To sum up, future research should focus on the wide range of effects that nation equity may have on customer responses to service strategies. Extant studies show that Norway has few negative associations in international markets, which provides a favorable foundation for the development of the country’s goodwill. Building on this foundation, future studies should develop effective policies and strategies to convert Norway’s “neutral” equity to a favorable equity. This would leverage the Norwegian service export industry and allow service providers to benefit from free trade in services.

References

  • Andreassen, T. W. (2016). Bygg Norge på Tjenester, Finansavisen, October 7th.
  • Chen, C. Y., Mathur, P., & Maheswaran, D. (2014). The Effects of Country-Related Affect on Product Evaluations. Journal of Consumer Research, 41(4), 1033-1046.

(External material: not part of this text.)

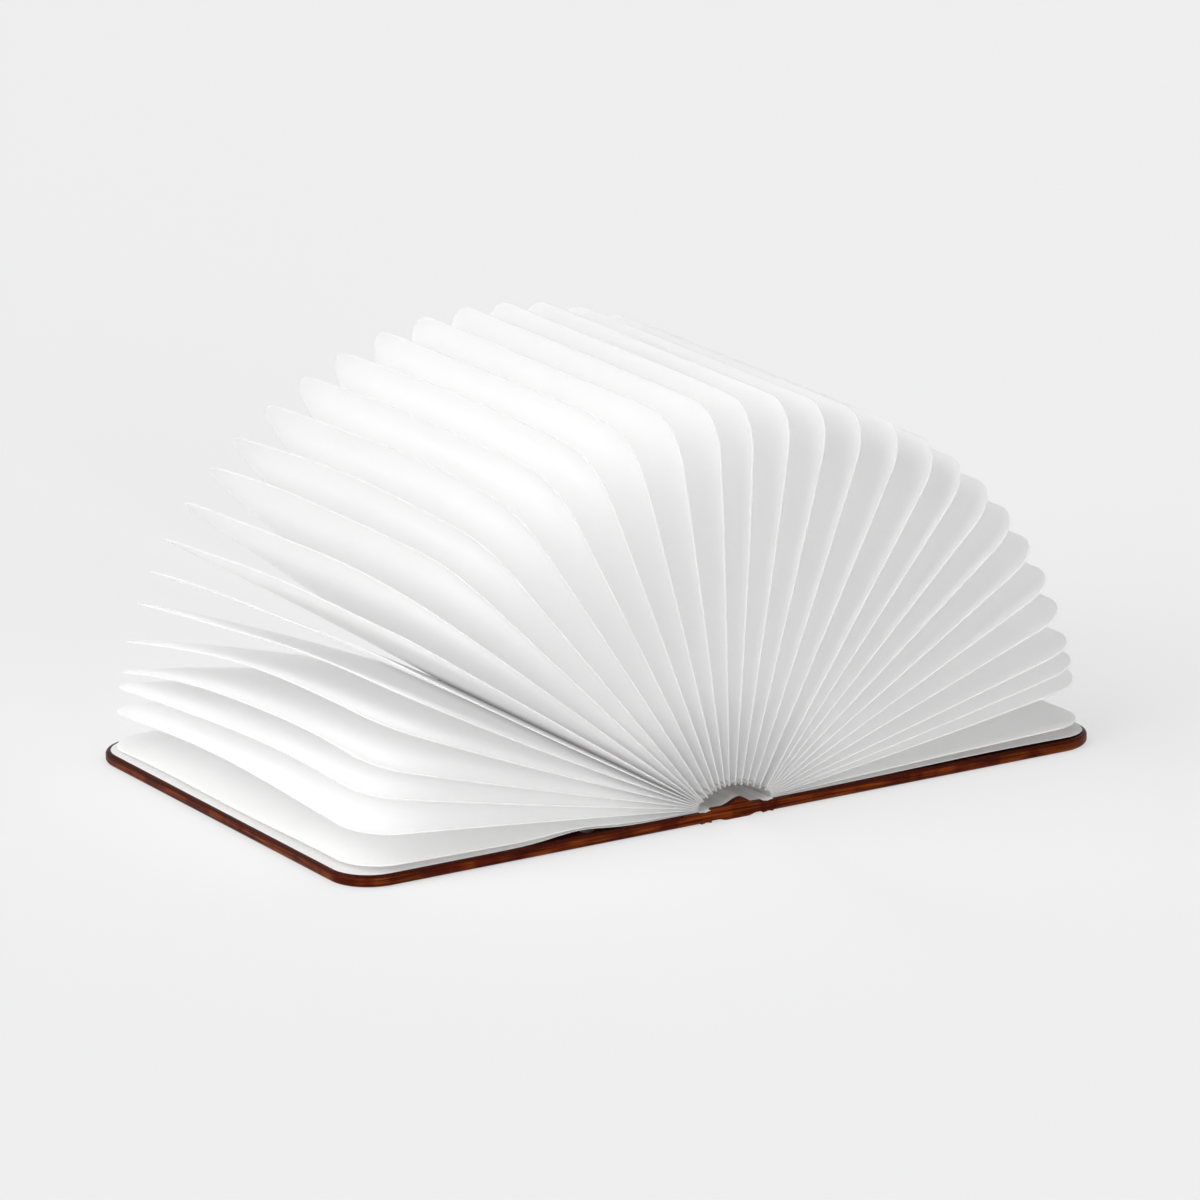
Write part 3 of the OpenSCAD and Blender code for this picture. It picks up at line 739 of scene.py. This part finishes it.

  • Hu, Y., & Wang, X. (2010). Country-of-Origin Premiums for Retailers in International Trades: Evidence from eBay's International Markets. Journal of Retailing, 86(2), 200-207.
  • Javalgi, R. G., Cutler, B. D., & Winans, W. A. (2001). At your service! Does country of origin research apply to services?. Journal of Services Marketing, 15(6/7), 565.
  • Maheswaran, D., & Chen, C. Y. (2009). Nation Equity: Country-of Origin Effects and Globalization. In M. Kotabe & K. Helsen (Eds.), Handbook of International Marketing (pp. 91-113): Sage.
  • Roggeveen, A. L., Bharadwaj, N., & Hoyer, W. D. (2007). How call center location impacts expectations of service from reputable versus lesser known firms. Journal of Retailing, 83(4), 403-410.